Abortion

Abortion Provider Expands to New Mexico in Response to Texas Anti-Abortion Law

As a lawsuit challenging Texas' highly restrictive abortion access law winds its way through the federal court system, one Texas abortion provider announced Wednesday that she would expand services into neighboring New Mexico.

The Whole Woman's Health clinic in McAllen, Texas, which recently reopened, bringing legal abortion care back to the Rio Grande Valley. Andrea Grimes

As a lawsuit challenging Texas’ highly restrictive abortion access law winds its way through the federal court system, one Texas abortion provider announced Wednesday that she would expand services into neighboring New Mexico.

The move would ensure that many patients in Juarez, El Paso, and southern New Mexico would continue to have access to safe, legal abortion care whether or not the Texas law is upheld.

“We’re here to state clearly and proudly that politicians’ efforts to close our doors have not discouraged us and have not subdued us,” said Whole Woman’s Health CEO Amy Hagstrom Miller, whose group of reproductive health-care providers will expand operations into four states as of September 15, when a Las Cruces, New Mexico, Whole Woman’s is set to open its doors.

Whole Woman’s currently operates clinics in Texas, Minnesota, and Maryland.

“We’re stronger and more determined than ever,” said Hagstrom Miller. Though Hagstrom Miller has shuttered Texas clinics in Beaumont and Austin in recent months, a recent federal court ruling has enabled her to reopen a facility in McAllen, Texas, bringing legal abortion care back to the Rio Grande Valley, pending court rulings in favor of the State of Texas and HB 2.

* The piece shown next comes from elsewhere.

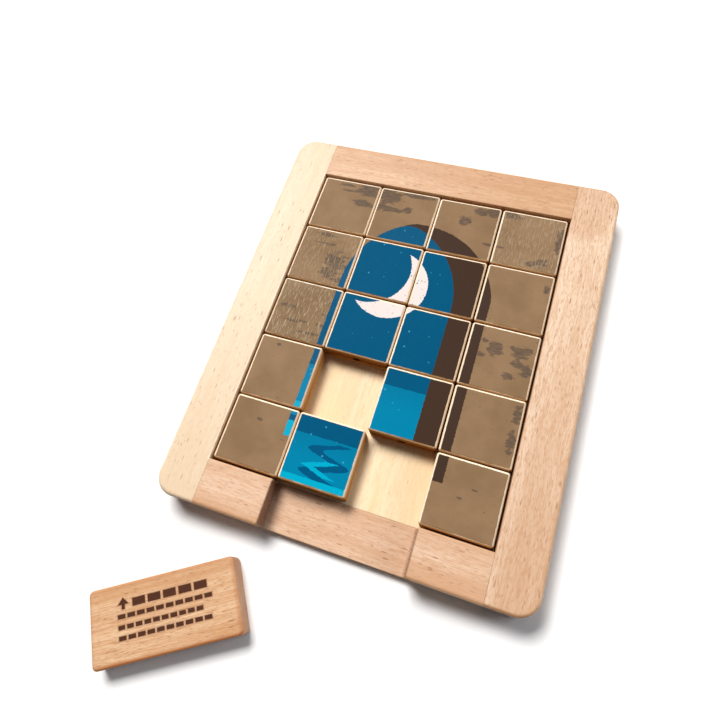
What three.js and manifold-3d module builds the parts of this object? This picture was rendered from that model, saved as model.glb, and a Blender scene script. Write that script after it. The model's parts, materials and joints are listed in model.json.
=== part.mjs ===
// A sliding tile puzzle: a shallow wooden tray, eighteen square tiles and a lift-out block.
// Sizes are millimetres. +X is right, +Y is the far side, +Z is up.
// The origin is the centre of the tray's underside, which rests on the table at z = 0.

import * as THREE from "three";
import { mergeVertices } from "three/addons/utils/BufferGeometryUtils.js";
import Module from "manifold-3d";

const wasm = await Module();
wasm.setup();

// Playing grid: rows count from the far side, columns from the left
const columns = 4;
const rows = 5;
const tilePitch = 30;
const tileGap = 0.5;
const wallSlack = 0.75; // room past the grid at every pocket wall
const emptyCells = ["r4c2", "r5c3"];

// Tiles
const tileThickness = 9.2;
const tileCornerRadius = 1.1;
const tileEdgeRadius = 0.8;
const tileSeatGap = 0.1; // running clearance under a tile
const tileSinkDepth = 0.7; // tile tops stay this far below the tray's rim
const pinHoleDiameter = 3;
const pinHoleDepth = 4;

// How far a column's tiles have slipped toward the near side, as a share of the gap between tiles.
// The slip holds for the rows above the one named in slipRows.
const columnSlip = [0, 0.05, 0.6, 0.5];
const slipRows = 3;
const columnShift = [0.1, -0.1, -0.25, 0.2]; // sideways, the same share, for every row

// Tray
const railWidth = 19.5;
const floorThickness = 4;
const frameCornerRadius = 9;
const frameEdgeRadius = 1.5;
const pocketEdgeChamfer = 0.4;
const glueLine = 0.1;

// The floor panel sits in a rebate under both stiles and the top rail
const rebateWidth = 5;
const rebateClearance = 0.3;

// Exit channel: two cells wide, through the bottom rail, level with the floor
const channelColumns = [2, 3];
const channelSlack = 1;
const channelFootRadius = 2.2;

// Corner dowels, two at each end of each rail
const dowelDiameter = 5;
const dowelLength = 24;
const dowelSpacing = 9;
const dowelClearance = 0.15;
const dowelEndRoom = 0.5;

// Lift-out block, two cells long, lying beside the tray
const blockCells = 2;
const blockCornerRadius = 2;
const blockEdgeRadius = 0.9;
const blockOffsetX = -55.7;
const blockStandOff = 42; // from the tray's near edge to the block's centre
const blockTurn = THREE.MathUtils.degToRad(31.5);

// Worked out from the sizes above
const tileSide = tilePitch - tileGap;
const blockLength = blockCells * tilePitch + 2 * wallSlack; // takes up the slack in its row as well
const pocketWidth = columns * tilePitch + 2 * wallSlack;
const pocketLength = rows * tilePitch + 2 * wallSlack;
const frameWidth = pocketWidth + 2 * railWidth;
const frameLength = pocketLength + 2 * railWidth;
const frameHeight = floorThickness + tileSeatGap + tileThickness + tileSinkDepth;
const rebateHeight = floorThickness + glueLine;
const dowelZ = (rebateHeight + frameHeight) / 2;
const railCentreY = pocketLength / 2 + railWidth / 2;
const cutOverrun = 5; // how far a cutter runs past the wood

const colours = {
  paleBeech: new THREE.Color("#ead3ae"),
  beech: new THREE.Color("#dcb98e"),
  birch: new THREE.Color("#e6cf9f"),
  dowelBeech: new THREE.Color("#cfa877"),
  blockBeech: new THREE.Color("#d3ab80"),
  wall: new THREE.Color("#9c7f62"),
  sky: new THREE.Color("#015c84"),
  sea: new THREE.Color("#0488b0"),
};

// Columns and rows that the painted archway covers give a tile its main colour
function tileColour(row, column) {
  if (column === 1 || column === 4 || row === 1) return colours.wall;
  return row >= 4 ? colours.sea : colours.sky;
}

function woodMaterial(color, roughness = 0.6) {
  return new THREE.MeshStandardMaterial({ color, roughness, metalness: 0, flatShading: true });
}

// three.js geometry to solid and back

function solidFrom(geometry) {
  const bare = geometry.clone();
  bare.deleteAttribute("normal");
  bare.deleteAttribute("uv");
  const merged = mergeVertices(bare, 1e-5);
  return new wasm.Manifold(
    new wasm.Mesh({
      numProp: 3,
      vertProperties: new Float32Array(merged.attributes.position.array),
      triVerts: new Uint32Array(merged.index.array),
    })
  );
}

function geometryFrom(solid) {
  const mesh = solid.getMesh();
  const geometry = new THREE.BufferGeometry();
  geometry.setAttribute("position", new THREE.BufferAttribute(mesh.vertProperties, 3));
  geometry.setIndex(new THREE.BufferAttribute(mesh.triVerts, 1));
  geometry.computeVertexNormals();
  return geometry;
}

// Basic shapes

function boxSolid([x0, x1], [y0, y1], [z0, z1]) {
  const geometry = new THREE.BoxGeometry(x1 - x0, y1 - y0, z1 - z0);
  geometry.translate((x0 + x1) / 2, (y0 + y1) / 2, (z0 + z1) / 2);
  return solidFrom(geometry);
}

function roundedRectangle(width, length, radius) {
  const [right, top] = [width / 2 - radius, length / 2 - radius];
  const shape = new THREE.Shape();
  shape.absarc(right, top, radius, 0, Math.PI / 2);
  shape.absarc(-right, top, radius, Math.PI / 2, Math.PI);
  shape.absarc(-right, -top, radius, Math.PI, Math.PI * 1.5);
  shape.absarc(right, -top, radius, Math.PI * 1.5, Math.PI * 2);
  return shape;
}

// A slab standing on z = 0, with round corners in plan and rounded top and bottom edges
function roundedSlab(width, length, height, cornerRadius, edgeRadius, steps) {
  const geometry = new THREE.ExtrudeGeometry(roundedRectangle(width, length, cornerRadius), {
    depth: height - 2 * edgeRadius,
    curveSegments: steps.corner,
    bevelSegments: steps.edge,
    bevelThickness: edgeRadius,
    bevelSize: edgeRadius,
    bevelOffset: -edgeRadius,
  });
  geometry.translate(0, 0, edgeRadius);
  return solidFrom(geometry);
}

function dowelSolid(radius, length) {
  const geometry = new THREE.CylinderGeometry(radius, radius, length, 12);
  geometry.rotateZ(Math.PI / 2);
  return solidFrom(geometry);
}

// Tray

// The pocket's outline, widening by the chamfer where it reaches the rim
function pocketCutter() {
  const shape = new THREE.Shape();
  shape.moveTo(-pocketWidth / 2, -pocketLength / 2);
  shape.lineTo(pocketWidth / 2, -pocketLength / 2);
  shape.lineTo(pocketWidth / 2, pocketLength / 2);
  shape.lineTo(-pocketWidth / 2, pocketLength / 2);
  const rim = new THREE.ExtrudeGeometry(shape, {
    depth: cutOverrun,
    bevelSegments: 1,
    bevelThickness: pocketEdgeChamfer,
    bevelSize: pocketEdgeChamfer,
  });
  rim.translate(0, 0, frameHeight);
  const well = boxSolid(
    [-pocketWidth / 2, pocketWidth / 2],
    [-pocketLength / 2, pocketLength / 2],
    [-cutOverrun, frameHeight]
  );
  return well.add(solidFrom(rim));
}

function rebateCutter() {
  const side = pocketWidth / 2 + rebateWidth;
  return boxSolid([-side, side], [-pocketLength / 2, pocketLength / 2 + rebateWidth], [-cutOverrun, rebateHeight]);
}

// Left edge of a column's cell, measured from the tray's centre
function columnEdge(column) {
  return (column - 1 - columns / 2) * tilePitch;
}

// The channel's end walls meet its floor in a concave fillet, and are eased at the rim
function channelCutter() {
  const left = columnEdge(channelColumns[0]) - channelSlack;
  const right = columnEdge(channelColumns[1]) + tilePitch + channelSlack;
  const foot = floorThickness + channelFootRadius;
  const rim = frameHeight - pocketEdgeChamfer;
  const shape = new THREE.Shape();
  shape.absarc(left + channelFootRadius, foot, channelFootRadius, Math.PI, Math.PI * 1.5);
  shape.absarc(right - channelFootRadius, foot, channelFootRadius, Math.PI * 1.5, Math.PI * 2);
  shape.lineTo(right, rim);
  shape.lineTo(right + pocketEdgeChamfer, frameHeight);
  shape.lineTo(right + pocketEdgeChamfer, frameHeight + cutOverrun);
  shape.lineTo(left - pocketEdgeChamfer, frameHeight + cutOverrun);
  shape.lineTo(left - pocketEdgeChamfer, frameHeight);
  shape.lineTo(left, rim);
  const run = railWidth + cutOverrun;
  const geometry = new THREE.ExtrudeGeometry(shape, { depth: run, curveSegments: 5, bevelEnabled: false });
  geometry.rotateX(Math.PI / 2); // the profile's height becomes z and it runs toward -Y
  geometry.translate(0, -pocketLength / 2, 0);
  return solidFrom(geometry);
}

// Where each dowel crosses a joint between a rail and a stile
function dowelPlaces() {
  const places = [];
  for (const [end, sideY] of [["far", 1], ["near", -1]]) {
    for (const [side, sideX] of [["left", -1], ["right", 1]]) {
      for (const [index, offset] of [["inner", -0.5], ["outer", 0.5]]) {
        const name = `dowel_${end}_${side}_${index}`;
        const y = sideY * (railCentreY + offset * dowelSpacing);
        places.push({ name, x: (sideX * pocketWidth) / 2, y });
      }
    }
  }
  return places;
}

function trayRing() {
  const blank = roundedSlab(frameWidth, frameLength, frameHeight, frameCornerRadius, frameEdgeRadius, {
    corner: 8,
    edge: 3,
  });
  let ring = blank.subtract(pocketCutter()).subtract(rebateCutter()).subtract(channelCutter());
  const hole = dowelSolid(dowelDiameter / 2 + dowelClearance, dowelLength + 2 * dowelEndRoom);
  for (const { x, y } of dowelPlaces()) {
    ring = ring.subtract(hole.translate([x, y, dowelZ]));
  }
  return ring;
}

// The ring parted at the joints: full-length stiles, with the rails between them
function addTray(group) {
  const ring = trayRing();
  const stileFrom = pocketWidth / 2;
  const outer = frameWidth / 2 + cutOverrun;
  const length = [-frameLength / 2 - cutOverrun, frameLength / 2 + cutOverrun];
  const height = [-cutOverrun, frameHeight + cutOverrun];
  const railSpan = [-stileFrom + glueLine, stileFrom - glueLine];
  const pieces = [
    ["left_stile", boxSolid([-outer, -stileFrom], length, height), colours.paleBeech],
    ["right_stile", boxSolid([stileFrom, outer], length, height), colours.beech],
    ["top_rail", boxSolid(railSpan, [0, length[1]], height), colours.beech],
    ["bottom_rail", boxSolid(railSpan, [length[0], 0], height), colours.beech],
  ];
  for (const [name, part, colour] of pieces) {
    addMesh(group, name, geometryFrom(ring.intersect(part)), woodMaterial(colour));
  }
}

function addFloorPanel(group) {
  const side = pocketWidth / 2 + rebateWidth - rebateClearance;
  const near = -pocketLength / 2 + glueLine;
  const far = pocketLength / 2 + rebateWidth - rebateClearance;
  const geometry = new THREE.BoxGeometry(2 * side, far - near, floorThickness);
  const panel = addMesh(group, "floor_panel", geometry, woodMaterial(colours.birch));
  panel.position.set(0, (near + far) / 2, floorThickness / 2);
}

function addDowels(group) {
  const geometry = geometryFrom(dowelSolid(dowelDiameter / 2, dowelLength));
  const material = woodMaterial(colours.dowelBeech);
  for (const { name, x, y } of dowelPlaces()) {
    addMesh(group, name, geometry, material).position.set(x, y, dowelZ);
  }
}

// Tiles and block

// A tile standing on z = 0, with a blind hole in the middle of its near side
function tileGeometry() {
  const body = roundedSlab(tileSide, tileSide, tileThickness, tileCornerRadius, tileEdgeRadius, {
    corner: 2,
    edge: 2,
  });
  const hole = new THREE.CylinderGeometry(pinHoleDiameter / 2, pinHoleDiameter / 2, 2 * pinHoleDepth, 12);
  hole.translate(0, -tileSide / 2, tileThickness / 2);
  return geometryFrom(body.subtract(solidFrom(hole)));
}

function cellCentre(row, column) {
  return [columnEdge(column) + tilePitch / 2, (rows / 2 - row + 0.5) * tilePitch];
}

function addTiles(group) {
  const geometry = tileGeometry();
  for (let row = 1; row <= rows; row++) {
    for (let column = 1; column <= columns; column++) {
      const cell = `r${row}c${column}`;
      if (emptyCells.includes(cell)) continue;
      const tile = addMesh(group, `tile_${cell}`, geometry, woodMaterial(tileColour(row, column), 0.45));
      const [x, y] = cellCentre(row, column);
      const slip = row <= slipRows ? columnSlip[column - 1] * tileGap : 0;
      const shift = columnShift[column - 1] * tileGap;
      tile.position.set(x + shift, y - slip, floorThickness + tileSeatGap);
    }
  }
}

function addBlock(group) {
  const solid = roundedSlab(blockLength, tileSide, tileThickness, blockCornerRadius, blockEdgeRadius, {
    corner: 4,
    edge: 3,
  });
  const block = addMesh(group, "lift_out_block", geometryFrom(solid), woodMaterial(colours.blockBeech));
  block.position.set(blockOffsetX, -frameLength / 2 - blockStandOff, 0);
  block.rotation.z = blockTurn;
}

function addMesh(group, name, geometry, material) {
  const mesh = new THREE.Mesh(geometry, material);
  mesh.name = name;
  group.add(mesh);
  return mesh;
}

const puzzle = new THREE.Group();
addTray(puzzle);
addFloorPanel(puzzle);
addDowels(puzzle);
addTiles(puzzle);
addBlock(puzzle);

export default puzzle;
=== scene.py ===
import json
import math

import bmesh
import bpy
import numpy as np
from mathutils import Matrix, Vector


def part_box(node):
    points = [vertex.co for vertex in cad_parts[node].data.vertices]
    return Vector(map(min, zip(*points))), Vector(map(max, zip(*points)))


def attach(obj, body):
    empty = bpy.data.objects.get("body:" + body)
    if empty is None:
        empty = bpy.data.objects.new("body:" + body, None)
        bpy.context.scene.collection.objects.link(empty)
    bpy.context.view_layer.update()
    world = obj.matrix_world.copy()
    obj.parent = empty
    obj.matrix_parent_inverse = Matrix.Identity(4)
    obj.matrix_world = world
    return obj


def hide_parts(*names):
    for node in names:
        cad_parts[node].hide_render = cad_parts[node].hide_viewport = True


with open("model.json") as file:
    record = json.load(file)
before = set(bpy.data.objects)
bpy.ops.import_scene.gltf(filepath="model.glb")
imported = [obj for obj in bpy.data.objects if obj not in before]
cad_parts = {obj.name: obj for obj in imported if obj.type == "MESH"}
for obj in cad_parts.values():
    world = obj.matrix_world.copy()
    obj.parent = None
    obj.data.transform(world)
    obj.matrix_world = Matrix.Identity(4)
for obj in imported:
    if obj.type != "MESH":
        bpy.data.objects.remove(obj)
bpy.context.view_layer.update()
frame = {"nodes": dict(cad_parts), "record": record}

mm = 0.001
join = np.concatenate
print("frame loaded:", len(frame["nodes"]), "nodes")


# small helpers for meshes

def arc(start, end, steps):
    # angles from start to end in degrees, both ends included
    return np.radians(np.linspace(start, end, steps + 1))


def ringFaces(count, width):
    # count rings of width points each: quads between neighbours, wrapped round
    ring = np.arange(count - 1)[:, None] * width
    here = np.arange(width)[None, :]
    after = (here + 1) % width
    return np.stack([ring + here, ring + after, ring + width + after, ring + width + here], -1)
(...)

Her facilities in San Antonio—including one abortion-providing ambulatory surgical center—and Fort Worth also remain open thanks to the federal court ruling.

During the Wednesday press conference, Whole Woman’s also announced the new Whole Woman’s Advocacy Alliance, intended to “encourage open an honest conversations” about abortion care and abortion stigma, and “engage people to stand up to harmful restrictions that threaten women’s health in Texas and beyond.”

Whole Woman’s, along with a handful of other independent Texas abortion providers, secured a victory in federal court Friday when a district judge ruled that HB 2, the anti-abortion access law famously filibustered in June 2013 by state Sen. Wendy Davis, is unconstitutional.

Western District judge Lee Yeakel agreed with Texas abortion providers and university researchers who argued that the law would disproportionately negatively affect low-income Texans and Texans of color who could not travel hundreds of miles round trip, often staying overnight, to obtain a legal abortion in one of Texas’ major urban centers.

HB 2 requires, in part, that abortion clinics operate as hospital-like ambulatory surgical centers and mandates that abortion-providing doctors have hospital admitting privileges.

In his opinion blocking the enforcement of HB 2, Yeakel wrote that HB 2’s combination of restrictions “creates a brutally effective system of abortion regulation that reduces access to abortion clinics thereby creating a statewide burden for substantial numbers of Texas women.”

The Texas attorney general’s office, which is defending the law, immediately appealed Yeakel’s ruling to the Fifth Circuit Court in New Orleans, only to have its request for an emergency injunction swiftly denied.

Had the appeal been granted, it would have allowed the state to enforce HB 2 and effectively shutter all but eight of Texas’ legal abortion providers.

The Fifth Circuit has scheduled the next HB 2 hearing for September 12.